### Dataset entries
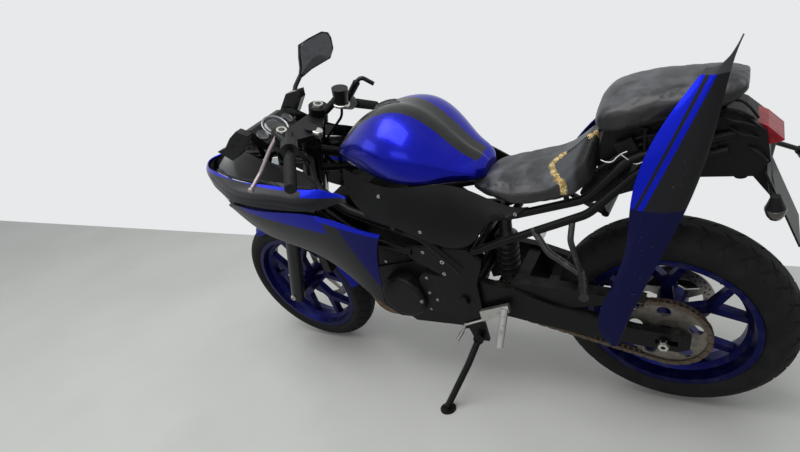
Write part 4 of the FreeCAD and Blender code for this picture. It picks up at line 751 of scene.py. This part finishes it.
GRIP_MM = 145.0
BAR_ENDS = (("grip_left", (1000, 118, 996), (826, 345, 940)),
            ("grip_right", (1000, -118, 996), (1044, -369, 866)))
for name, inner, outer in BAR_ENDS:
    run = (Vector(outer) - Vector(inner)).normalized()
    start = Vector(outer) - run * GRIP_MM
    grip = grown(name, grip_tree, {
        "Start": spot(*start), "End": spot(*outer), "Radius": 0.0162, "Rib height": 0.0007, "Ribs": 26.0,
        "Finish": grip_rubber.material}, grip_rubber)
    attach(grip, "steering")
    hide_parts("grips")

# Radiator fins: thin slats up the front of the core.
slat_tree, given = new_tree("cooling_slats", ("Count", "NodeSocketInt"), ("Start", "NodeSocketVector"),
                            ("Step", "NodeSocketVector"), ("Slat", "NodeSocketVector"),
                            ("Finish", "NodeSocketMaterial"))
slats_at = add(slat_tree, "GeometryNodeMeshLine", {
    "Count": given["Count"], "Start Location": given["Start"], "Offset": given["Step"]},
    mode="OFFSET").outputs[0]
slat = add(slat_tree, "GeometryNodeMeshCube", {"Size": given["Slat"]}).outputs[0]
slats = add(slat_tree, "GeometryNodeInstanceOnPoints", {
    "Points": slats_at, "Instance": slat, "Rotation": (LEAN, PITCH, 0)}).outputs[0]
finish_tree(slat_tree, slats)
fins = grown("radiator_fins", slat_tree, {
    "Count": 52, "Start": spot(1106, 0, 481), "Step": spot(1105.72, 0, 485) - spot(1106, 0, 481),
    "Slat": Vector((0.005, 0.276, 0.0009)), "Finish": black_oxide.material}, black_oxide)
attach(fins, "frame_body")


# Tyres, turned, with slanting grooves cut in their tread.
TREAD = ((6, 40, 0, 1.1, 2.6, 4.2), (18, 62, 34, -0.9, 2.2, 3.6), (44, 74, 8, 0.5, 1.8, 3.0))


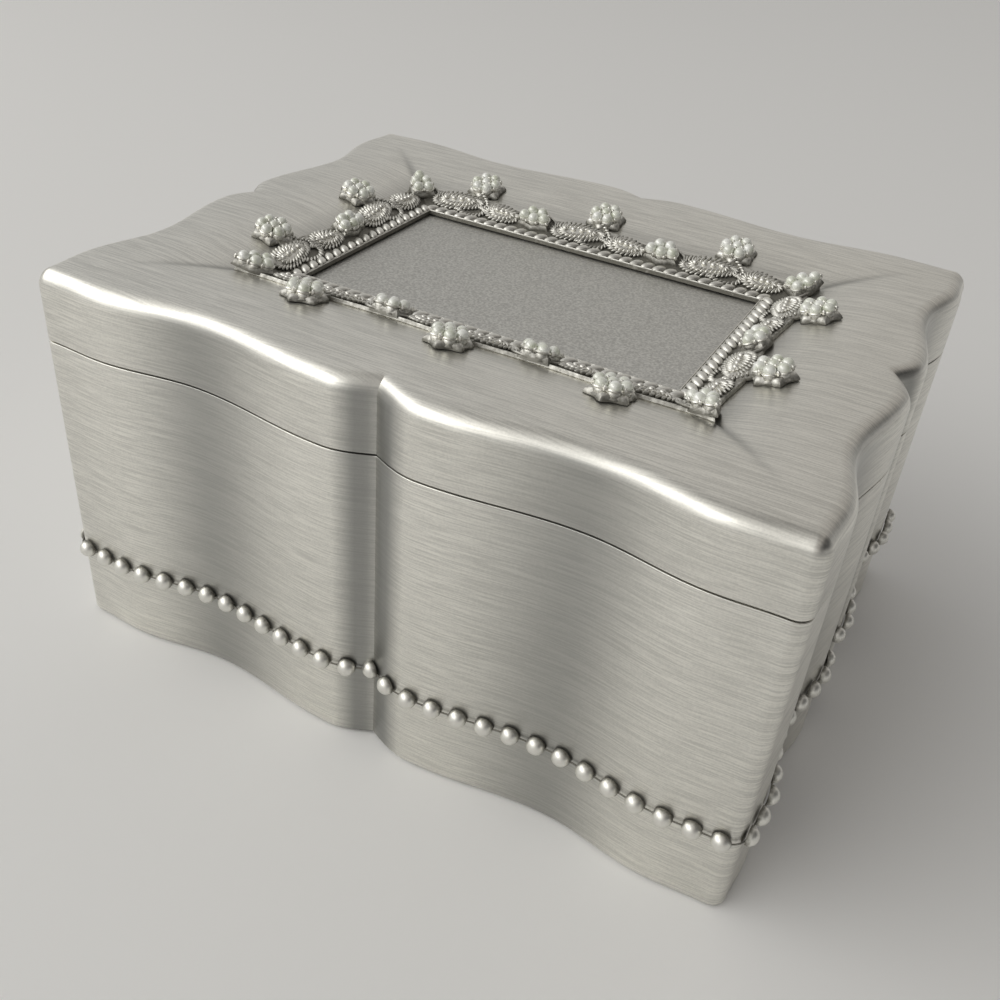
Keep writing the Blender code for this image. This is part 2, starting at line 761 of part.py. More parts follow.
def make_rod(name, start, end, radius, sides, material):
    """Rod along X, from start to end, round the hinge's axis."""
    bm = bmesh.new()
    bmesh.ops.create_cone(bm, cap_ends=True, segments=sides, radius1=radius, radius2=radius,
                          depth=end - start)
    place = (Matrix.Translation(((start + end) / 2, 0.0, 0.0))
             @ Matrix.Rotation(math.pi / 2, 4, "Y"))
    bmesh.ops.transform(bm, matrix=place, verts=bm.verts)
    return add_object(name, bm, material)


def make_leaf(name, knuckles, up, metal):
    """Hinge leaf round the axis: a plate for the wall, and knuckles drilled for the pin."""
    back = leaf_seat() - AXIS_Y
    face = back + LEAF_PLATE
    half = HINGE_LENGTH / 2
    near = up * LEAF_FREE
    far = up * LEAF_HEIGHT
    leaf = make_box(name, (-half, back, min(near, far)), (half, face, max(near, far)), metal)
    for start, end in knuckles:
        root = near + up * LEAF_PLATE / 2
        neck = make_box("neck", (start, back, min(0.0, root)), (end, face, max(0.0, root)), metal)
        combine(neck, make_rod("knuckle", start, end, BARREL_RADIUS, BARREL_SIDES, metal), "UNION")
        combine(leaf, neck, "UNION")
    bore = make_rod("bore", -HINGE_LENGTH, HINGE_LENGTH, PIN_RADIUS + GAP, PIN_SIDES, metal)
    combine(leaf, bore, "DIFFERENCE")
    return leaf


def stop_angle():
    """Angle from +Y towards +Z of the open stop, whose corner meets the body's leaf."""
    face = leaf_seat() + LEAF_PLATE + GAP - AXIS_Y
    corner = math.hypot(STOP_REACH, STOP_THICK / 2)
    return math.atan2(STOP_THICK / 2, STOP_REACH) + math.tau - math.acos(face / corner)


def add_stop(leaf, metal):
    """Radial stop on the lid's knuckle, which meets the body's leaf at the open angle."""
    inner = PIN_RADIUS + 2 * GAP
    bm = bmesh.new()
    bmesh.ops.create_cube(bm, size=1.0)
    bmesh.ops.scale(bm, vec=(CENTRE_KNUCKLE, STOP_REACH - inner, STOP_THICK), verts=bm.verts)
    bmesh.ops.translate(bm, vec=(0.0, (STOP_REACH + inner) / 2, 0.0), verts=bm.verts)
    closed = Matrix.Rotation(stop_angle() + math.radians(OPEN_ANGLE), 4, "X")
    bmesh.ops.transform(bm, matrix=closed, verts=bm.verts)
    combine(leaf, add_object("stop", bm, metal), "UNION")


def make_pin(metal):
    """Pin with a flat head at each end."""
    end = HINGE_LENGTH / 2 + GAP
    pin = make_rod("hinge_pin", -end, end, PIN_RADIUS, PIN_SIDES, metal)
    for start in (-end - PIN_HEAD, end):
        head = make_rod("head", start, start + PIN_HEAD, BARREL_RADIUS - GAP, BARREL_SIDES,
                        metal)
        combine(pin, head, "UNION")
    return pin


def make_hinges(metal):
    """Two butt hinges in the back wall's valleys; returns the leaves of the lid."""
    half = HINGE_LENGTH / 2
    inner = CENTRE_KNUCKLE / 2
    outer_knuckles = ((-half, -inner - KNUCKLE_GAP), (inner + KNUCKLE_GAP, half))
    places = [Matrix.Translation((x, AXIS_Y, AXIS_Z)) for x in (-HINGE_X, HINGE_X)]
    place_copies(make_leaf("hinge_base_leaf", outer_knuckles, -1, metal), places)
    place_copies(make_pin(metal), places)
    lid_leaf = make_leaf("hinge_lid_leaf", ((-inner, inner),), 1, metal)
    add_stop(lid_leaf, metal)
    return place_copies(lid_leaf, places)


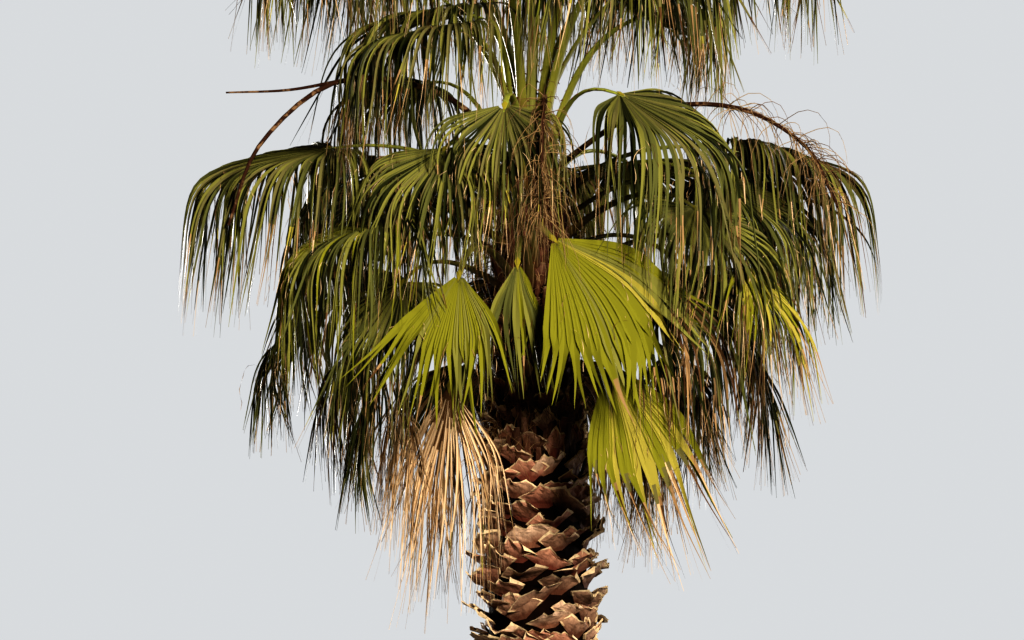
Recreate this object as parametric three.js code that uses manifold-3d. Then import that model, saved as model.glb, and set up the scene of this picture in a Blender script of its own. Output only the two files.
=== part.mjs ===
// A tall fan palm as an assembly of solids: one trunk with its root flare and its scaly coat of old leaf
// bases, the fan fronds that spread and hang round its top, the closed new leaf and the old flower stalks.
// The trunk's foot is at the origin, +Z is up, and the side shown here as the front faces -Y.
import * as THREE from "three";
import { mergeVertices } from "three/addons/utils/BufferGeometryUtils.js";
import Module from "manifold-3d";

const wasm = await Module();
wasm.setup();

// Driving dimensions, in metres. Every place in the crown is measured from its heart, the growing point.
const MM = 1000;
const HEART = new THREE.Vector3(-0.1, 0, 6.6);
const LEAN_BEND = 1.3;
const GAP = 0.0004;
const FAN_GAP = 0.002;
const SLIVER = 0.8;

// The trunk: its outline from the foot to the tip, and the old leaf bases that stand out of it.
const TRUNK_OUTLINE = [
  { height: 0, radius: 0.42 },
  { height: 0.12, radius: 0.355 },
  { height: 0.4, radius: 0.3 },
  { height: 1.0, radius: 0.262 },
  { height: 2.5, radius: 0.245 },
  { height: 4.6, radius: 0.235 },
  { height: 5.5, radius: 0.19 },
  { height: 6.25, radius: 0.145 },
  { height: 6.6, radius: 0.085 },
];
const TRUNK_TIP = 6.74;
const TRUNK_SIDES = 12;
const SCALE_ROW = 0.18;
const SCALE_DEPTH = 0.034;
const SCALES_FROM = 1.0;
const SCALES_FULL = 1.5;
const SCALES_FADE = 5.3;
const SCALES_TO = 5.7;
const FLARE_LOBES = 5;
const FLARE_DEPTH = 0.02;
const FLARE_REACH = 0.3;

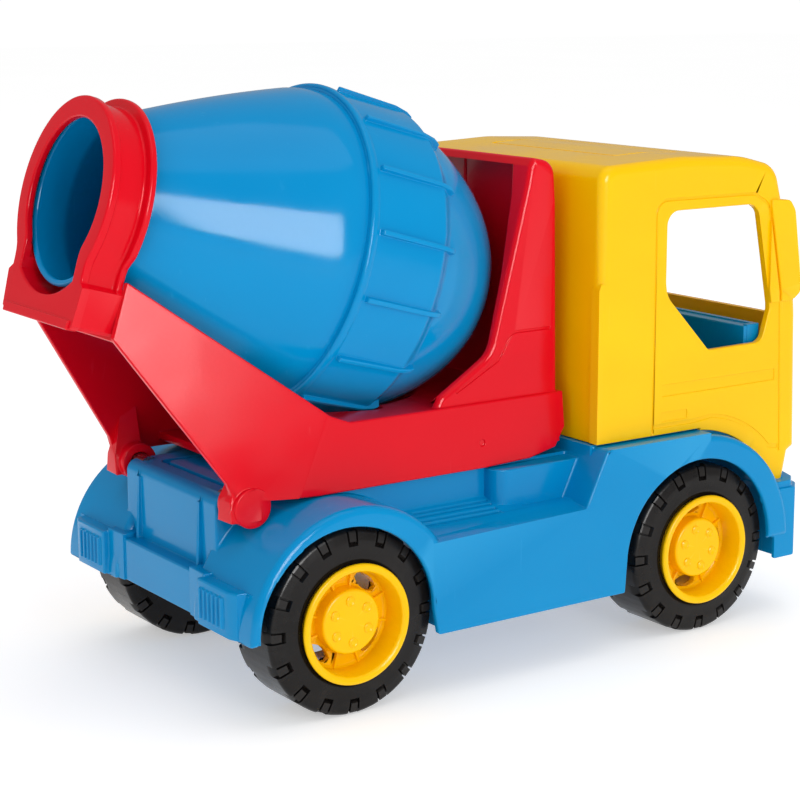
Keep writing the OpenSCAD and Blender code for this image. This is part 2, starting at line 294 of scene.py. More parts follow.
######
Every record should be given again exactly.

### [Result for this task]
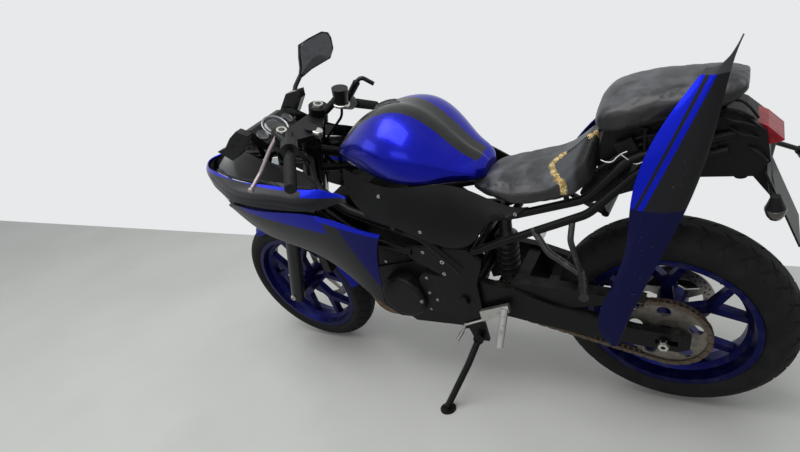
Write part 4 of the FreeCAD and Blender code for this picture. It picks up at line 751 of scene.py. This part finishes it.
GRIP_MM = 145.0
BAR_ENDS = (("grip_left", (1000, 118, 996), (826, 345, 940)),
            ("grip_right", (1000, -118, 996), (1044, -369, 866)))
for name, inner, outer in BAR_ENDS:
    run = (Vector(outer) - Vector(inner)).normalized()
    start = Vector(outer) - run * GRIP_MM
    grip = grown(name, grip_tree, {
        "Start": spot(*start), "End": spot(*outer), "Radius": 0.0162, "Rib height": 0.0007, "Ribs": 26.0,
        "Finish": grip_rubber.material}, grip_rubber)
    attach(grip, "steering")
    hide_parts("grips")

# Radiator fins: thin slats up the front of the core.
slat_tree, given = new_tree("cooling_slats", ("Count", "NodeSocketInt"), ("Start", "NodeSocketVector"),
                            ("Step", "NodeSocketVector"), ("Slat", "NodeSocketVector"),
                            ("Finish", "NodeSocketMaterial"))
slats_at = add(slat_tree, "GeometryNodeMeshLine", {
    "Count": given["Count"], "Start Location": given["Start"], "Offset": given["Step"]},
    mode="OFFSET").outputs[0]
slat = add(slat_tree, "GeometryNodeMeshCube", {"Size": given["Slat"]}).outputs[0]
slats = add(slat_tree, "GeometryNodeInstanceOnPoints", {
    "Points": slats_at, "Instance": slat, "Rotation": (LEAN, PITCH, 0)}).outputs[0]
finish_tree(slat_tree, slats)
fins = grown("radiator_fins", slat_tree, {
    "Count": 52, "Start": spot(1106, 0, 481), "Step": spot(1105.72, 0, 485) - spot(1106, 0, 481),
    "Slat": Vector((0.005, 0.276, 0.0009)), "Finish": black_oxide.material}, black_oxide)
attach(fins, "frame_body")


# Tyres, turned, with slanting grooves cut in their tread.
TREAD = ((6, 40, 0, 1.1, 2.6, 4.2), (18, 62, 34, -0.9, 2.2, 3.6), (44, 74, 8, 0.5, 1.8, 3.0))


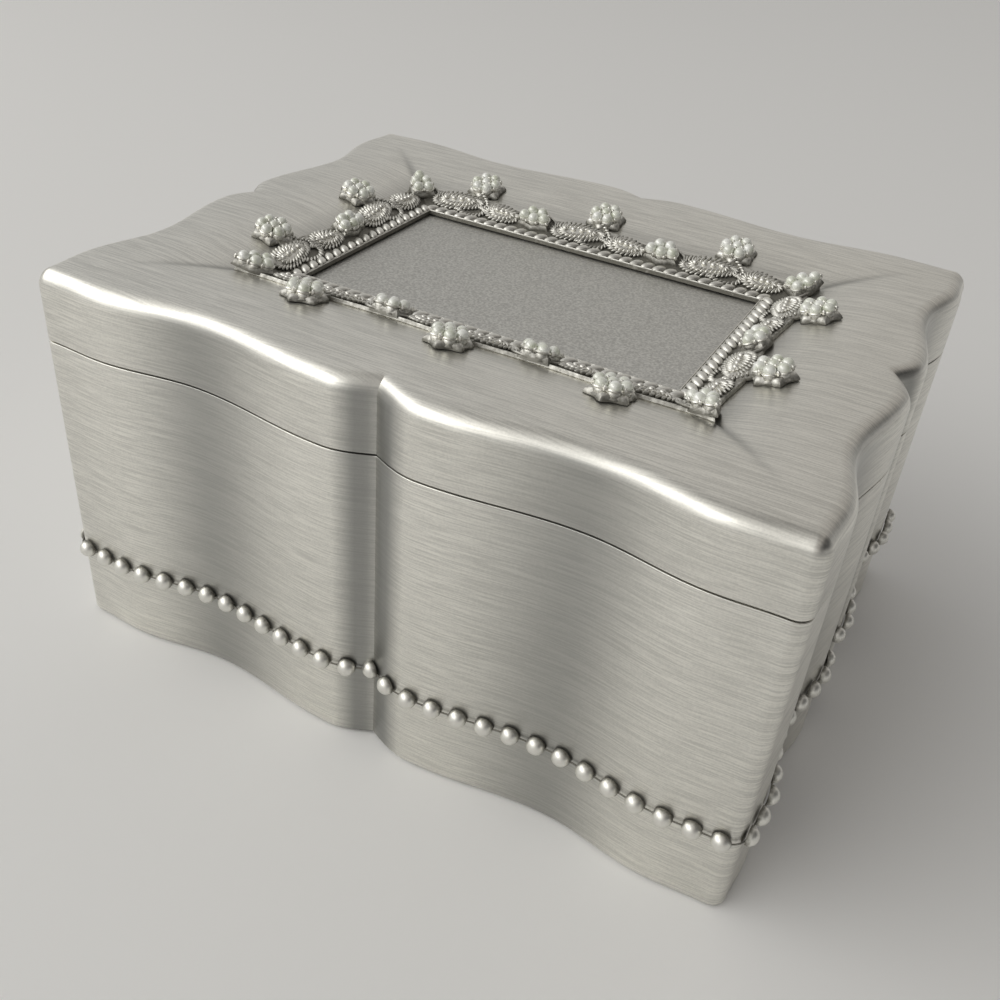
Keep writing the Blender code for this image. This is part 2, starting at line 761 of part.py. More parts follow.
def make_rod(name, start, end, radius, sides, material):
    """Rod along X, from start to end, round the hinge's axis."""
    bm = bmesh.new()
    bmesh.ops.create_cone(bm, cap_ends=True, segments=sides, radius1=radius, radius2=radius,
                          depth=end - start)
    place = (Matrix.Translation(((start + end) / 2, 0.0, 0.0))
             @ Matrix.Rotation(math.pi / 2, 4, "Y"))
    bmesh.ops.transform(bm, matrix=place, verts=bm.verts)
    return add_object(name, bm, material)


def make_leaf(name, knuckles, up, metal):
    """Hinge leaf round the axis: a plate for the wall, and knuckles drilled for the pin."""
    back = leaf_seat() - AXIS_Y
    face = back + LEAF_PLATE
    half = HINGE_LENGTH / 2
    near = up * LEAF_FREE
    far = up * LEAF_HEIGHT
    leaf = make_box(name, (-half, back, min(near, far)), (half, face, max(near, far)), metal)
    for start, end in knuckles:
        root = near + up * LEAF_PLATE / 2
        neck = make_box("neck", (start, back, min(0.0, root)), (end, face, max(0.0, root)), metal)
        combine(neck, make_rod("knuckle", start, end, BARREL_RADIUS, BARREL_SIDES, metal), "UNION")
        combine(leaf, neck, "UNION")
    bore = make_rod("bore", -HINGE_LENGTH, HINGE_LENGTH, PIN_RADIUS + GAP, PIN_SIDES, metal)
    combine(leaf, bore, "DIFFERENCE")
    return leaf


def stop_angle():
    """Angle from +Y towards +Z of the open stop, whose corner meets the body's leaf."""
    face = leaf_seat() + LEAF_PLATE + GAP - AXIS_Y
    corner = math.hypot(STOP_REACH, STOP_THICK / 2)
    return math.atan2(STOP_THICK / 2, STOP_REACH) + math.tau - math.acos(face / corner)


def add_stop(leaf, metal):
    """Radial stop on the lid's knuckle, which meets the body's leaf at the open angle."""
    inner = PIN_RADIUS + 2 * GAP
    bm = bmesh.new()
    bmesh.ops.create_cube(bm, size=1.0)
    bmesh.ops.scale(bm, vec=(CENTRE_KNUCKLE, STOP_REACH - inner, STOP_THICK), verts=bm.verts)
    bmesh.ops.translate(bm, vec=(0.0, (STOP_REACH + inner) / 2, 0.0), verts=bm.verts)
    closed = Matrix.Rotation(stop_angle() + math.radians(OPEN_ANGLE), 4, "X")
    bmesh.ops.transform(bm, matrix=closed, verts=bm.verts)
    combine(leaf, add_object("stop", bm, metal), "UNION")


def make_pin(metal):
    """Pin with a flat head at each end."""
    end = HINGE_LENGTH / 2 + GAP
    pin = make_rod("hinge_pin", -end, end, PIN_RADIUS, PIN_SIDES, metal)
    for start in (-end - PIN_HEAD, end):
        head = make_rod("head", start, start + PIN_HEAD, BARREL_RADIUS - GAP, BARREL_SIDES,
                        metal)
        combine(pin, head, "UNION")
    return pin


def make_hinges(metal):
    """Two butt hinges in the back wall's valleys; returns the leaves of the lid."""
    half = HINGE_LENGTH / 2
    inner = CENTRE_KNUCKLE / 2
    outer_knuckles = ((-half, -inner - KNUCKLE_GAP), (inner + KNUCKLE_GAP, half))
    places = [Matrix.Translation((x, AXIS_Y, AXIS_Z)) for x in (-HINGE_X, HINGE_X)]
    place_copies(make_leaf("hinge_base_leaf", outer_knuckles, -1, metal), places)
    place_copies(make_pin(metal), places)
    lid_leaf = make_leaf("hinge_lid_leaf", ((-inner, inner),), 1, metal)
    add_stop(lid_leaf, metal)
    return place_copies(lid_leaf, places)


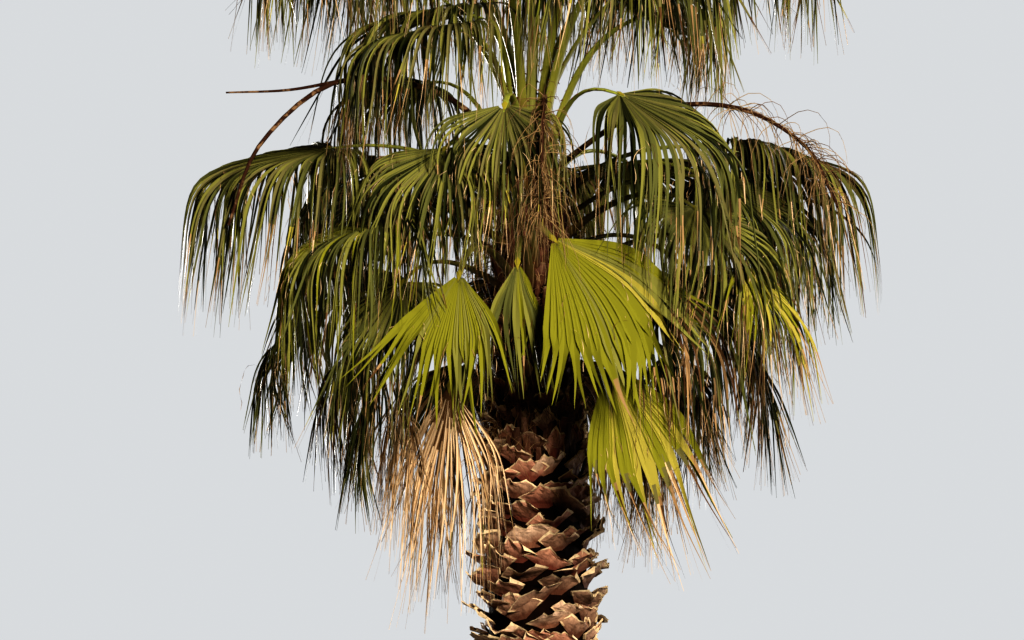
Recreate this object as parametric three.js code that uses manifold-3d. Then import that model, saved as model.glb, and set up the scene of this picture in a Blender script of its own. Output only the two files.
=== part.mjs ===
// A tall fan palm as an assembly of solids: one trunk with its root flare and its scaly coat of old leaf
// bases, the fan fronds that spread and hang round its top, the closed new leaf and the old flower stalks.
// The trunk's foot is at the origin, +Z is up, and the side shown here as the front faces -Y.
import * as THREE from "three";
import { mergeVertices } from "three/addons/utils/BufferGeometryUtils.js";
import Module from "manifold-3d";

const wasm = await Module();
wasm.setup();

// Driving dimensions, in metres. Every place in the crown is measured from its heart, the growing point.
const MM = 1000;
const HEART = new THREE.Vector3(-0.1, 0, 6.6);
const LEAN_BEND = 1.3;
const GAP = 0.0004;
const FAN_GAP = 0.002;
const SLIVER = 0.8;

// The trunk: its outline from the foot to the tip, and the old leaf bases that stand out of it.
const TRUNK_OUTLINE = [
  { height: 0, radius: 0.42 },
  { height: 0.12, radius: 0.355 },
  { height: 0.4, radius: 0.3 },
  { height: 1.0, radius: 0.262 },
  { height: 2.5, radius: 0.245 },
  { height: 4.6, radius: 0.235 },
  { height: 5.5, radius: 0.19 },
  { height: 6.25, radius: 0.145 },
  { height: 6.6, radius: 0.085 },
];
const TRUNK_TIP = 6.74;
const TRUNK_SIDES = 12;
const SCALE_ROW = 0.18;
const SCALE_DEPTH = 0.034;
const SCALES_FROM = 1.0;
const SCALES_FULL = 1.5;
const SCALES_FADE = 5.3;
const SCALES_TO = 5.7;
const FLARE_LOBES = 5;
const FLARE_DEPTH = 0.02;
const FLARE_REACH = 0.3;

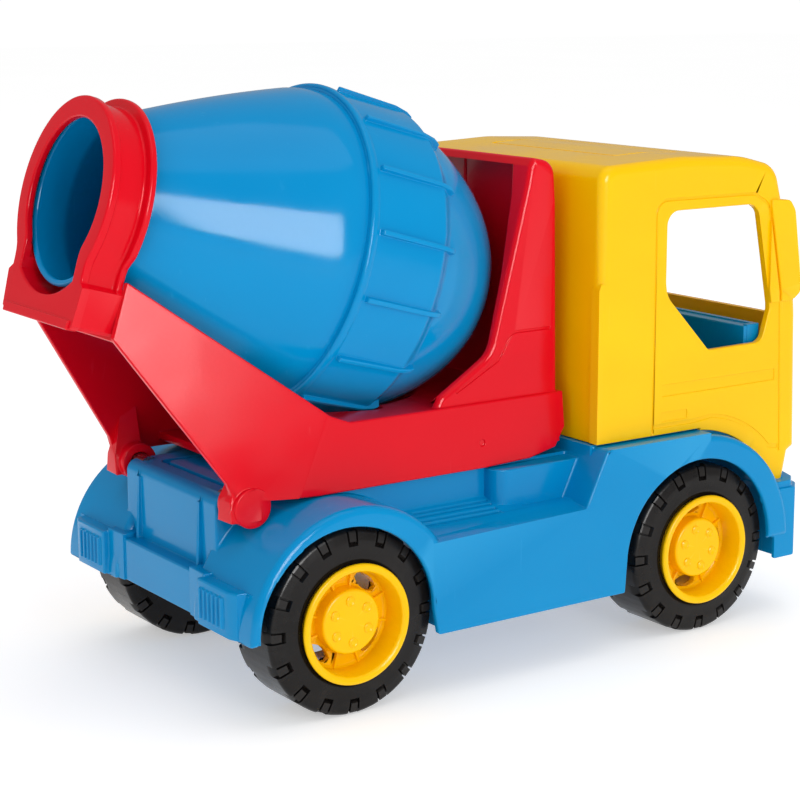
Keep writing the OpenSCAD and Blender code for this image. This is part 2, starting at line 294 of scene.py. More parts follow.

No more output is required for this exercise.